The pumpkin frenzy has hit my house with avengence and I’m honestly going to have a tough time letting it go at the end of the autumn. I seem to come across at least one new pumpkin recipe that peaks my interest everyday and I’m starting to have a difficult time narrowing down the recipes to make. I can’t possibly make them all for fear of blowing my healthy eating resolution. Thankfully, I’ve implemented a couple of adjustments to the recipes I do make so that I can try to feel less guilty about eating the mouthwatering pumpkiny results.

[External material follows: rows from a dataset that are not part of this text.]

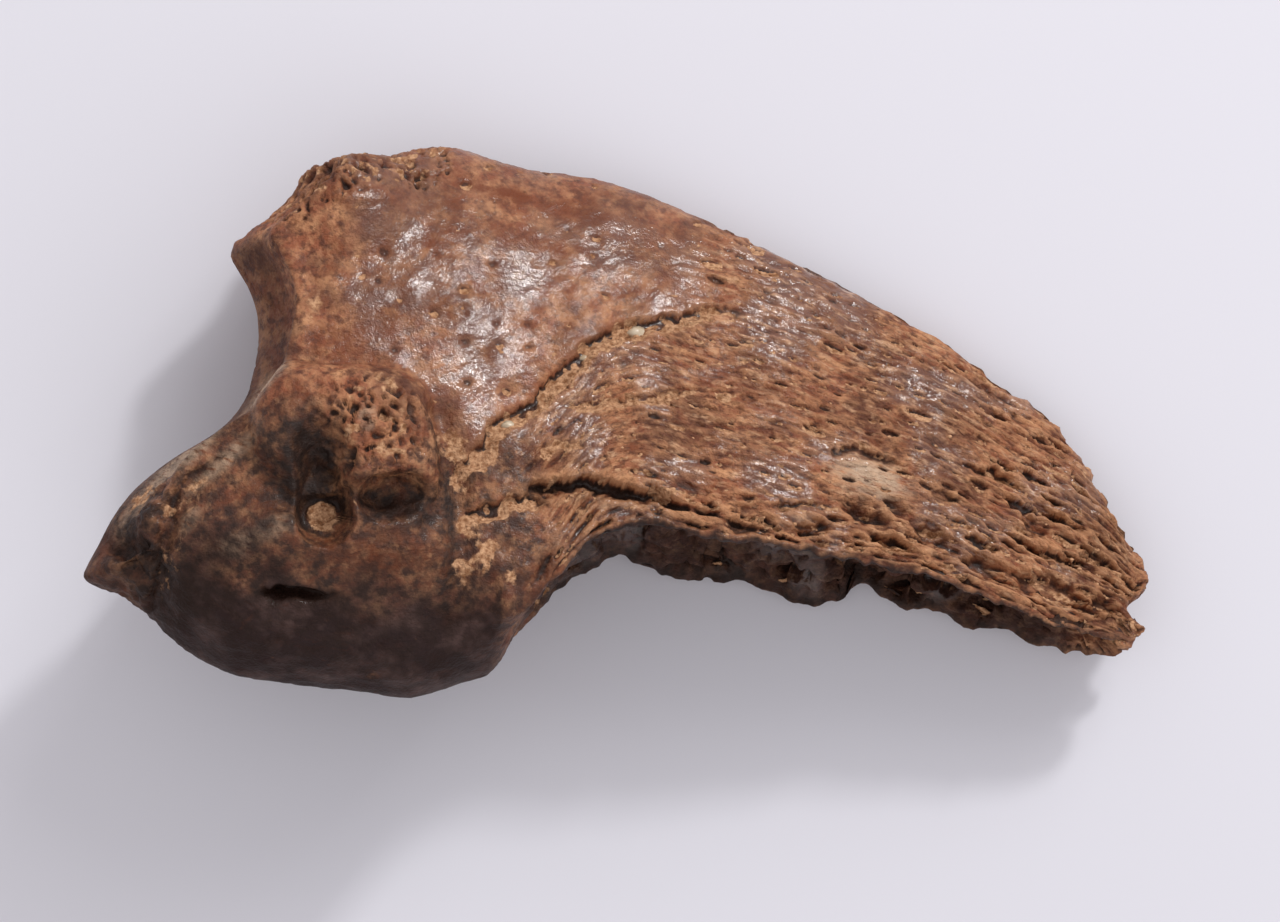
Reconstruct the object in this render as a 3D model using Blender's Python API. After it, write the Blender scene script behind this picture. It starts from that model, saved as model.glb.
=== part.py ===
"""A cave bear's claw core: the fossil bone that the horn claw once covered, lying on its side.

The bone is one piece. It is shaped in its own frame, in millimetres: x runs from the knuckle joint out to the tip,
y from the sole side to the back of the claw, and z out of the bone's upper side, with its middle plane at z = 0.
form() says roughly how far a point is outside the bone: a blade with a knuckle joint, bosses and a tubercle at its
root, and then the furrows, hollows and spongy places of worn old bone. Rays that fan out from a line inside the
bone find its surface. The skin is then turned to the pose in which the bone rests on a table at z = 0.
"""

import math

import bpy
import numpy as np

MM = 0.001  # metres in a millimetre

# The bone's outline, as (place, value) knots in millimetres. Places are x, except on the joint and tip, where they are y.
BACK = [(-21, 10.4), (-18, 13.8), (-14.5, 15.1), (-9.5, 16.1), (-4.3, 15.1), (0.5, 14.4), (5, 12.7), (10, 10.5),
        (15, 8.1), (19.5, 5.9), (23, 3.4), (26, 1.2), (28.3, -2.1), (30.5, -6.2)]
SOLE = [(-30.5, -9.7), (-28, -10.5), (-26.3, -11.3), (-24.6, -13), (-22, -14.8), (-18, -15.6), (-14.5, -15.8),
        (-11, -16.1), (-8.6, -15.3), (-6, -14.3), (-3.9, -11.1), (-2, -8.6), (0.8, -7.1), (5, -7.7), (7.6, -7.9),
        (10.4, -8.3), (14, -8.8), (18.3, -9.4), (21.7, -10.4), (25, -11.5), (30, -12.4)]
HALF_WIDTH = [(-30.5, 1.2), (-28, 3), (-25, 5.2), (-22, 6.3), (-18, 6.8), (-12, 6.8), (-8, 6.5), (-4, 6.2), (0, 6),
              (5, 5.8), (10, 5.5), (15, 4.8), (20, 3.9), (25, 2.9), (30, 1.9)]
JOINT = [(-11, -29.8), (-9.8, -29.6), (-8.6, -29.1), (-6.3, -27.9), (-5, -27), (-3.8, -25.8), (-2.6, -24.2),
         (-1.4, -22.4), (-0.1, -21.2), (1, -20.5), (2.2, -20.2), (3.4, -20), (4.6, -19.9), (5.7, -20), (6.9, -20.4),
         (8, -20.9), (9.1, -21.6), (10.2, -21.1), (11.6, -19.3), (13.5, -17.8)]
TIP = [(-13, 29.3), (-11.2, 31), (-9.9, 29.9), (-8.8, 31.1), (-6.8, 31.2), (-4, 32)]

# Furrows on the upper side: the path in x and y, then width and depth. A negative depth is a raised fold.
UPPER_FURROWS = [
    ([(-9.6, -5.5), (-6.9, -1.7), (-2.7, 2.1), (0.6, 4.4), (4.4, 5.5), (7.3, 5.9)], 0.45, 0.55),  # shrinkage crack
    ([(-8.4, -2.4), (-3.7, 3.1), (0.2, 5.5), (4.4, 6.6)], 0.9, -0.2),  # raised bank above the crack
    ([(-3.4, -0.4), (0.5, 0.2), (4.9, 0.9)], 0.35, 0.3),  # its side branch
    ([(-8.8, -7.4), (-6.3, -6.9), (-4.5, -5.7), (-2, -5.3), (0.9, -5.7), (3.3, -6.4), (5, -6.6)], 0.5, 0.95),  # vessel
    ([(-8.2, -8.7), (-5, -7.4), (-1.5, -6.5), (2, -6.9)], 0.5, -0.4),  # fold below the vessel
    ([(-6.4, -9.2), (-3.4, -8.1), (0, -7), (3.4, -7.4)], 0.4, 0.5),  # ledge above the sole edge
    ([(-25.3, -10.6), (-25, -8.3), (-24, -5.7), (-21.7, -4.2)], 0.6, 0.7),  # groove beside the joint's rim
    ([(-28, -8), (-27.1, -9.1), (-26, -10.4)], 0.7, 1.2),  # pocket behind the root's end
    ([(-18.9, 9.6), (-17.4, 6.5), (-17, 4.2)], 0.9, -0.4),  # band along the joint's rim
    ([(-19.8, -11.8), (-18.2, -11.7), (-16.6, -11.7)], 0.4, 1.1),  # slit over the tubercle
    ([(-9.4, -12.4), (-9.2, -8.6), (-9.5, -4.4), (-10.6, -1.2)], 0.7, 0.5),  # valley round the boss
]
UNDER_FURROWS = [
    ([(-9.4, -6.2), (-6, -6), (-3, -4.6), (0.5, -4.3), (4, -5.2), (8, -5.6)], 0.6, 0.8),  # vessel
    ([(-26.2, -7.9), (-24.8, -6.8), (-22.6, -4.9)], 0.6, 0.3),  # groove beside the joint's rim
    ([(-18.7, 9.4), (-17.2, 6.5), (-17, 4.4)], 0.9, -0.4),  # band along the joint's rim
    ([(-9.4, -12.8), (-9.2, -8.6), (-9.5, -5.4), (-10.6, -2.4)], 0.7, 0.5),  # valley round the boss
]
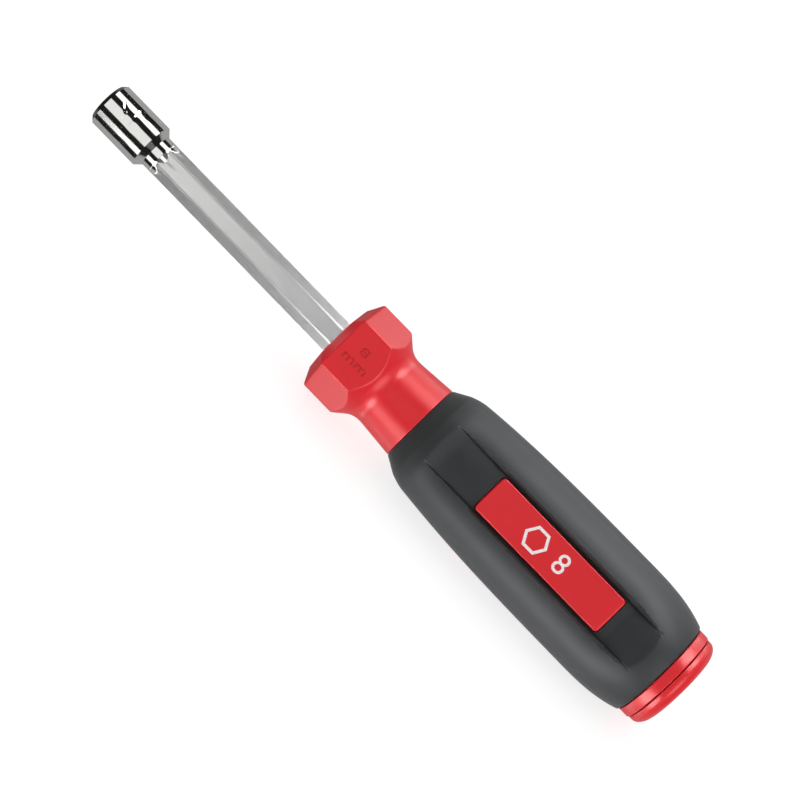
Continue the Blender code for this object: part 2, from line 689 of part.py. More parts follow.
def main():
    clear_scene()
    assembly = Assembly()
    chrome = plastic_or_metal("polished_chrome", (0.78, 0.78, 0.77), 0.08, 1.0)
    steel = plastic_or_metal("satin_plated_steel", (0.62, 0.62, 0.60), 0.32, 1.0)
    ferrite = plastic_or_metal("nickel_plated_magnet", (0.50, 0.50, 0.49), 0.30, 1.0)
    zinc = plastic_or_metal("zinc_plated_washer", (0.58, 0.59, 0.60), 0.35, 1.0)
    nylon = plastic_or_metal("natural_nylon", (0.72, 0.70, 0.64), 0.50)
    red = plastic_or_metal("red_plastic", (0.62, 0.02, 0.03), 0.33)
    rubber = plastic_or_metal("black_soft_grip", (0.03, 0.03, 0.032), 0.55)
    make_socket(assembly, chrome)
    make_magnet(assembly, ferrite, zinc)
    make_shaft(assembly, steel)
    make_inner_core(assembly, nylon)
    make_handle_body(assembly, red)
    make_grip(assembly, rubber)
    make_end_cap(assembly, red)
    lay_down(assembly)


main()
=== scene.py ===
"""Looks of the nut driver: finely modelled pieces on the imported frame, their materials, light and camera."""

import math

import bmesh
import bpy
import numpy as np
from mathutils import Matrix, Vector


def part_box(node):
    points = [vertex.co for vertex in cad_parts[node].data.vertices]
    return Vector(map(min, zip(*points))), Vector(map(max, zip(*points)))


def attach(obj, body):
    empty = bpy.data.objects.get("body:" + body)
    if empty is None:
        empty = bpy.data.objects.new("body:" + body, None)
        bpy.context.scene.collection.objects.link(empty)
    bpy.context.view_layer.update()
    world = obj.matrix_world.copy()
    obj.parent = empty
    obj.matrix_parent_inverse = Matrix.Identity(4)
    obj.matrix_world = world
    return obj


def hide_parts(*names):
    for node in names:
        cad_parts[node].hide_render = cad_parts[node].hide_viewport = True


MM = 0.001
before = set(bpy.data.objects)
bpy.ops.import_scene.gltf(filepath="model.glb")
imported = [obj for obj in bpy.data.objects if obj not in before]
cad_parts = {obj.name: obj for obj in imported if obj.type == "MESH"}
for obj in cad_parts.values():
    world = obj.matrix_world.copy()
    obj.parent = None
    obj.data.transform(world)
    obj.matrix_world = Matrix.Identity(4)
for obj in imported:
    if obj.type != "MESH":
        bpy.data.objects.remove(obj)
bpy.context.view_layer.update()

# Where the tool lies: its axis runs along world X at this height, from the socket's mouth
MOUTH_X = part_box("socket")[0].x
AXIS_Z = (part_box("end_cap")[0].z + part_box("end_cap")[1].z) / 2
# Tool space has Z along the tool from the mouth and +X down, through the middle of one label channel.
# A START, an END and a MIDDLE below is a height along that Z, and a RADIUS is measured from the axis.
TOOL_TO_WORLD = Matrix(((0, 0, 1, MOUTH_X), (0, 1, 0, 0), (-1, 0, 0, AXIS_Z), (0, 0, 0, 1)))

# Room between two pieces that are bonded on the real tool
SEAT_GAP = 0.3 * MM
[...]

Pumpkin-Spice Cheesecake Brownies
source: Cara at Cara’s Cravings
- 3/4 cup butter, melted (I used 1/4 cup butter, 1/2 cup applesauce)
- 1 cup sugar
- 1 tbsp pure vanilla extract
- 2 eggs
- 1/2 cup all purpose flour
- 1/2 cup cocoa powder
- 1/4 tsp salt
- 2 tsp cinnamon
- 6 oz cream cheese, softened
- 1 egg
- 1/3 cup sugar
- 2 tbsp flour
- 1/2 cup pumpkin puree
- 1/4 tsp pure vanilla extract
- 1/2 tsp cinnamon
- 1/4 tsp each ground ginger and ground cloves
- Preheat oven to 350F. Grease an 8×8″ square metal baking pan.
- Beat together melted butter, sugar, and vanilla, then beat in eggs one at a time. Combine dry ingredients and then gradually stir into butter mixture with a wooden spoon. In separate bowl, beat together cheesecake batter ingredients.
- Spread about 2/3 of chocolate batter into prepared pan, and spoon cheesecake batter over. Dollop remaining brownie batter over cheesecake batter. Swirl the batters together by running a butter knife (or toothpick) back and forth through the pan.
- Bake for 40 minutes (I baked for 35 minutes), or until center is set. Cool completely on wire rack and chill before cutting and serving.